Extract exactly the run of lines starting at the line that holds "bpy.data.objects.remove(obj)" and ending at the line that holds "return alphaAt(lambda a: profile(a, outset)[1]", both included.

* EXERCISE DATA *
====

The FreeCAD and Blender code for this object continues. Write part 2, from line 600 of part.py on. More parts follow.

====

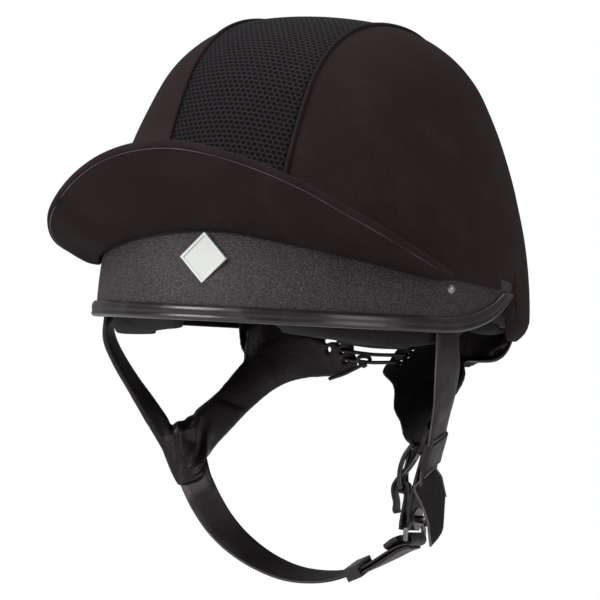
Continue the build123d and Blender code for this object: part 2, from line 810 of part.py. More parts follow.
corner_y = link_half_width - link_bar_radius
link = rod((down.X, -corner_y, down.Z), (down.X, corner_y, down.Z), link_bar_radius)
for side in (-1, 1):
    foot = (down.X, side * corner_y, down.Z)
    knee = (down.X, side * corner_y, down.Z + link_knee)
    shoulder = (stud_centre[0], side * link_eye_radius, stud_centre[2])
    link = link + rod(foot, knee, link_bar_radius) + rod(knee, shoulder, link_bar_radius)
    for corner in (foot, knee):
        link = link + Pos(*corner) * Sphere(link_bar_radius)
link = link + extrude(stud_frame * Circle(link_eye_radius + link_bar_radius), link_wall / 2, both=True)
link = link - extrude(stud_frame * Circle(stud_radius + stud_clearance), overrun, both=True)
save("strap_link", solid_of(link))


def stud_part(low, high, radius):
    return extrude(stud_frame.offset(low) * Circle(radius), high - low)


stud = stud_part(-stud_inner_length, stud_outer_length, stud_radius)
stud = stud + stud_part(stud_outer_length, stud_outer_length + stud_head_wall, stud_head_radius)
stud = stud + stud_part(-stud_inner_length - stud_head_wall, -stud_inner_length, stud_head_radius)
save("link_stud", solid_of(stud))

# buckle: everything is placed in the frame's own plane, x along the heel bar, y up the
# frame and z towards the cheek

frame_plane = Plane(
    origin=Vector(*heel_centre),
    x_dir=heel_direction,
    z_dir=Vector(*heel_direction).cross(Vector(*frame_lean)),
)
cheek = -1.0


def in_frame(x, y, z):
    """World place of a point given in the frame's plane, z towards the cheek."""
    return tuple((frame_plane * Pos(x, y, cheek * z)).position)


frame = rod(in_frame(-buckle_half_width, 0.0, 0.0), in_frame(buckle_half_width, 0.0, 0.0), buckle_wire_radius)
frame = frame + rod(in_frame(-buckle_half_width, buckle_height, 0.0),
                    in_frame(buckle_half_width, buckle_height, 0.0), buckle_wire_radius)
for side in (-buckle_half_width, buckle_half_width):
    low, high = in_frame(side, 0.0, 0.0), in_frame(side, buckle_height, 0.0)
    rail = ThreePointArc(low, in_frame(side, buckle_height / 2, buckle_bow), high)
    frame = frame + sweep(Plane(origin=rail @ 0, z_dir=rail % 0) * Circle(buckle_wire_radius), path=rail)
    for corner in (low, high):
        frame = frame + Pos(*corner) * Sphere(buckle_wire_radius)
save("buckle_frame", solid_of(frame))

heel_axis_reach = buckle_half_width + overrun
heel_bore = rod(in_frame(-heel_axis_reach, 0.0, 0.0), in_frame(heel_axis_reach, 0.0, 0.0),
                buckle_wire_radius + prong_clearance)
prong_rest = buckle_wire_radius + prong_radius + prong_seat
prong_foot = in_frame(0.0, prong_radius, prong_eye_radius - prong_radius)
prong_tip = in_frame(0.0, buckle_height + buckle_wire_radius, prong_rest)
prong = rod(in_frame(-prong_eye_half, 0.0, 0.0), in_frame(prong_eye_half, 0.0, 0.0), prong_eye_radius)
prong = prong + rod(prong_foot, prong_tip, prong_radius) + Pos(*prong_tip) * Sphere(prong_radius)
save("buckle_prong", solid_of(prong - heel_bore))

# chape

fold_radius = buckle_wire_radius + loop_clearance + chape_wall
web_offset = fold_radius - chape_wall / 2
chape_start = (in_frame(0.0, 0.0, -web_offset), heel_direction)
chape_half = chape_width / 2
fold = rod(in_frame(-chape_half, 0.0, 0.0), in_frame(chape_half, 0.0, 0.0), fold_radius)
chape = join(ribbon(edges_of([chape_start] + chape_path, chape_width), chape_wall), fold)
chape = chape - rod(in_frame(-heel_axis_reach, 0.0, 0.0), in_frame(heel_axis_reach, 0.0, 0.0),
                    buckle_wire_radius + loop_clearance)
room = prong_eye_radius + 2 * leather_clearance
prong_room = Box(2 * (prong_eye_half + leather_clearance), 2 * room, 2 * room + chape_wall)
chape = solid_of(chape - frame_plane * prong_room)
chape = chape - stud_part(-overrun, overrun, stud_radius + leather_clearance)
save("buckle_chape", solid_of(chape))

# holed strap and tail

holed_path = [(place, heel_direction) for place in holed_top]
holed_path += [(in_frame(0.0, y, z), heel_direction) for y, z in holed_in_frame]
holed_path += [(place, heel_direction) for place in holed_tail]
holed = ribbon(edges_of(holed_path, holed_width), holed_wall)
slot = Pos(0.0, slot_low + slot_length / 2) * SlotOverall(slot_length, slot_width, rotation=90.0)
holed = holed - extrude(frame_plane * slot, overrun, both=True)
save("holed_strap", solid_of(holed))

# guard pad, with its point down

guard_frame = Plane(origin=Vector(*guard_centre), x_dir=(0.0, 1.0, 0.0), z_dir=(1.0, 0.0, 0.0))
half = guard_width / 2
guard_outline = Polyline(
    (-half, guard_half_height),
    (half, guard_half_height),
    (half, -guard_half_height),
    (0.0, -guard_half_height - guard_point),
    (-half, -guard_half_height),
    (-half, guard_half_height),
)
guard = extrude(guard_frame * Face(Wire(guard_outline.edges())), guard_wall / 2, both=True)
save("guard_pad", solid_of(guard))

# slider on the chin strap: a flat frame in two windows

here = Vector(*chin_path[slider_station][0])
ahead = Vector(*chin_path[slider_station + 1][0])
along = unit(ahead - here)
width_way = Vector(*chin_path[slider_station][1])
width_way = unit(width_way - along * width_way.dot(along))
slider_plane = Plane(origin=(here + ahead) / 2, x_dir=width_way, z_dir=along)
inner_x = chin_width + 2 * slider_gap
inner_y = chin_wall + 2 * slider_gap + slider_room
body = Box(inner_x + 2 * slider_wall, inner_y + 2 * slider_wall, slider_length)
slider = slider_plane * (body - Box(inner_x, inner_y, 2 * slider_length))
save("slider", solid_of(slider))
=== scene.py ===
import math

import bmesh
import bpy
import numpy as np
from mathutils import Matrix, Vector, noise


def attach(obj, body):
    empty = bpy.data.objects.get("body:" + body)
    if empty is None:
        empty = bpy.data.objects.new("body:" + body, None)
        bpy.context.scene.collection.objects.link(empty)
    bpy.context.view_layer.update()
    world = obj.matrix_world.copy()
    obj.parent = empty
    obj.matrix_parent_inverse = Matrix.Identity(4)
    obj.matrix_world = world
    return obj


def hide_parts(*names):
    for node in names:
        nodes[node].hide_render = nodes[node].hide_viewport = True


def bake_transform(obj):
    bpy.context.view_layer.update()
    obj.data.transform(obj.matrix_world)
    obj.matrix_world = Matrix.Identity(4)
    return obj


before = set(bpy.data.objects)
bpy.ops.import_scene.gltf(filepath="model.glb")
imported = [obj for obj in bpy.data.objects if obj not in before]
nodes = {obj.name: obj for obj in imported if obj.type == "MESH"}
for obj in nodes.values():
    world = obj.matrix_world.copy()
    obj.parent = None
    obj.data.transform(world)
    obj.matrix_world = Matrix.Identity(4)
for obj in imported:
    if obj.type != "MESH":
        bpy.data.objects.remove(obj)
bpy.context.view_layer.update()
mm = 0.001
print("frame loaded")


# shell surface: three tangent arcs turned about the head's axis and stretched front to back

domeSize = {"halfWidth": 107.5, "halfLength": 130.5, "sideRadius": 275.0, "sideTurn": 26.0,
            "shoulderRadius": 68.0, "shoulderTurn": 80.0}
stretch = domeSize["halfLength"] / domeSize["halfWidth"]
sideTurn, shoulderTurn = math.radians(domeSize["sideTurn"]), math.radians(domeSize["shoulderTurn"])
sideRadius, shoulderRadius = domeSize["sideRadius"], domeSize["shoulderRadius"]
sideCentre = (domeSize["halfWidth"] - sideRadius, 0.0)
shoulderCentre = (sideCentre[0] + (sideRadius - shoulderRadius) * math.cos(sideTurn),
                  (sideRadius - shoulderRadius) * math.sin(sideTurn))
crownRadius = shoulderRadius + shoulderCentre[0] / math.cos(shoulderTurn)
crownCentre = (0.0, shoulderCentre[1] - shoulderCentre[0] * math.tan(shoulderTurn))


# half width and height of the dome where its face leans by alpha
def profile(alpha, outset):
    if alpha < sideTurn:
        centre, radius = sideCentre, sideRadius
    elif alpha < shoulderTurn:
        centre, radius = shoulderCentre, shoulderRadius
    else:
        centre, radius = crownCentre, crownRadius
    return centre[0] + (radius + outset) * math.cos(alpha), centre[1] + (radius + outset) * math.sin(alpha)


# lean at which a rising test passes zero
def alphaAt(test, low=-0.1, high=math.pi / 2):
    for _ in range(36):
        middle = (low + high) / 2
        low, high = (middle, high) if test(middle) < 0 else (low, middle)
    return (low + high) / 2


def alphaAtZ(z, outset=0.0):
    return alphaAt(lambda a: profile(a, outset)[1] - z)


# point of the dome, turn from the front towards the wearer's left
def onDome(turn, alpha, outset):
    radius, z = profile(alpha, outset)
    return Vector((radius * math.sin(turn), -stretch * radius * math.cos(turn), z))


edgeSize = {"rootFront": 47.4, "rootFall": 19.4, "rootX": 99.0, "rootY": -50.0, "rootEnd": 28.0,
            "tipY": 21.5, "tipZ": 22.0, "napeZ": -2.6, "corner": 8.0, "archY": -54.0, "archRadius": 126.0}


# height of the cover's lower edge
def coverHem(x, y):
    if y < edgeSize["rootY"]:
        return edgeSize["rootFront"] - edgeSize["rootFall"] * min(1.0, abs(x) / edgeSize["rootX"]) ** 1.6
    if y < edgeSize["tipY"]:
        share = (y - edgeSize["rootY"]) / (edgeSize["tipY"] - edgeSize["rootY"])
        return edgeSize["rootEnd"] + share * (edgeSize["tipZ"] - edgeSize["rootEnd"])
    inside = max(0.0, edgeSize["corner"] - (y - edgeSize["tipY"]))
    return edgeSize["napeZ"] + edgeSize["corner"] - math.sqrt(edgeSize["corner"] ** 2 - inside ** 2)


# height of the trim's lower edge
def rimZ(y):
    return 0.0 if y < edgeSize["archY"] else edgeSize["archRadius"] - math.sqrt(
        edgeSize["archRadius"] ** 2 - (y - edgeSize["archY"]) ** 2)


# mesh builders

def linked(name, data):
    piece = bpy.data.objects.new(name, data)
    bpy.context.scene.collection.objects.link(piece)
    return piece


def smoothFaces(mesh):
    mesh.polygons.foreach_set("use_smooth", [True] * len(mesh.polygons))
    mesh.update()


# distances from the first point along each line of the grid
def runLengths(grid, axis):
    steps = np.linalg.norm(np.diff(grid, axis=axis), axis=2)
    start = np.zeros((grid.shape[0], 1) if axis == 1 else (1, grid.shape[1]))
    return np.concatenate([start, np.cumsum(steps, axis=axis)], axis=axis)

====

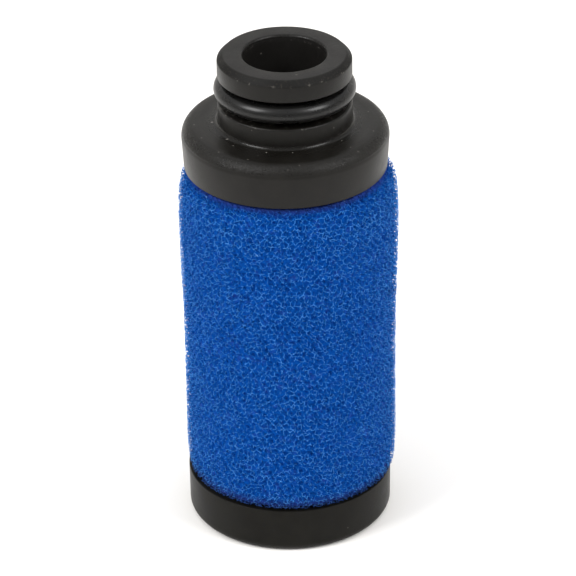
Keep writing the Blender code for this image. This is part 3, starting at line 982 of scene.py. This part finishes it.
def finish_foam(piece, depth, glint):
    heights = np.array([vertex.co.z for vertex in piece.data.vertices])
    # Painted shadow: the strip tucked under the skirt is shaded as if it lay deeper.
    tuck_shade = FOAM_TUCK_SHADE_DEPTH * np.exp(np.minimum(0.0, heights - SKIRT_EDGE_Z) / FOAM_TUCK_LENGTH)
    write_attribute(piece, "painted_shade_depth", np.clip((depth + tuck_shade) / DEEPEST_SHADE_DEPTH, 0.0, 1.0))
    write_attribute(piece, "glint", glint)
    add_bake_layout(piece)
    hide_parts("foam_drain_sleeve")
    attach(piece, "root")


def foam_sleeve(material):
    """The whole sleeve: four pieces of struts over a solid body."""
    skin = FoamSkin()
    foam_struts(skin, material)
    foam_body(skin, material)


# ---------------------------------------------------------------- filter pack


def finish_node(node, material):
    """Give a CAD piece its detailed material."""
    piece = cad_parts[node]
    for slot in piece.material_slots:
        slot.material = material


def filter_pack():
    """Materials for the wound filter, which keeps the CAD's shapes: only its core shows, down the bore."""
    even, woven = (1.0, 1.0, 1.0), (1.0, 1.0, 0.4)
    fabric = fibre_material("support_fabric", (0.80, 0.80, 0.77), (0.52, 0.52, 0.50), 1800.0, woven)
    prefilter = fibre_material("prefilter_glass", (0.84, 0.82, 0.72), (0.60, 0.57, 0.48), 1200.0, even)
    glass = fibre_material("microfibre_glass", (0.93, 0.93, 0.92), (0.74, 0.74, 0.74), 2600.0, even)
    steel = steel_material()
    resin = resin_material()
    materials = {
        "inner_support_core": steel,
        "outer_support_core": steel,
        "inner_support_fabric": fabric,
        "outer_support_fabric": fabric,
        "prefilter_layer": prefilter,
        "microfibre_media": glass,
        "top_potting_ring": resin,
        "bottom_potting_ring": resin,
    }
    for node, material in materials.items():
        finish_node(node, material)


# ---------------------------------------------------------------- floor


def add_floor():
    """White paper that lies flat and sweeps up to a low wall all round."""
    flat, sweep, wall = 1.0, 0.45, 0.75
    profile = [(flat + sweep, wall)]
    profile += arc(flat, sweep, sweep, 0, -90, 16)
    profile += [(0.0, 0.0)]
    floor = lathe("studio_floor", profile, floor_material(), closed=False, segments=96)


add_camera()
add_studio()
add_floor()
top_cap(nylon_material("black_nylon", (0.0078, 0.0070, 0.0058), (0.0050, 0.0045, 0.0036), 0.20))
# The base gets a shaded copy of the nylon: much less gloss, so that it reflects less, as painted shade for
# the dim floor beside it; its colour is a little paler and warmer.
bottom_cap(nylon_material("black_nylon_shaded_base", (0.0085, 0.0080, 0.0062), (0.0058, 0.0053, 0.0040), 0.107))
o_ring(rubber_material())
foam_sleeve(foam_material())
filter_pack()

====

* RESPONSE BELOW *
        bpy.data.objects.remove(obj)
bpy.context.view_layer.update()
mm = 0.001
print("frame loaded")


# shell surface: three tangent arcs turned about the head's axis and stretched front to back

domeSize = {"halfWidth": 107.5, "halfLength": 130.5, "sideRadius": 275.0, "sideTurn": 26.0,
            "shoulderRadius": 68.0, "shoulderTurn": 80.0}
stretch = domeSize["halfLength"] / domeSize["halfWidth"]
sideTurn, shoulderTurn = math.radians(domeSize["sideTurn"]), math.radians(domeSize["shoulderTurn"])
sideRadius, shoulderRadius = domeSize["sideRadius"], domeSize["shoulderRadius"]
sideCentre = (domeSize["halfWidth"] - sideRadius, 0.0)
shoulderCentre = (sideCentre[0] + (sideRadius - shoulderRadius) * math.cos(sideTurn),
                  (sideRadius - shoulderRadius) * math.sin(sideTurn))
crownRadius = shoulderRadius + shoulderCentre[0] / math.cos(shoulderTurn)
crownCentre = (0.0, shoulderCentre[1] - shoulderCentre[0] * math.tan(shoulderTurn))


# half width and height of the dome where its face leans by alpha
def profile(alpha, outset):
    if alpha < sideTurn:
        centre, radius = sideCentre, sideRadius
    elif alpha < shoulderTurn:
        centre, radius = shoulderCentre, shoulderRadius
    else:
        centre, radius = crownCentre, crownRadius
    return centre[0] + (radius + outset) * math.cos(alpha), centre[1] + (radius + outset) * math.sin(alpha)


# lean at which a rising test passes zero
def alphaAt(test, low=-0.1, high=math.pi / 2):
    for _ in range(36):
        middle = (low + high) / 2
        low, high = (middle, high) if test(middle) < 0 else (low, middle)
    return (low + high) / 2


def alphaAtZ(z, outset=0.0):
    return alphaAt(lambda a: profile(a, outset)[1] - z)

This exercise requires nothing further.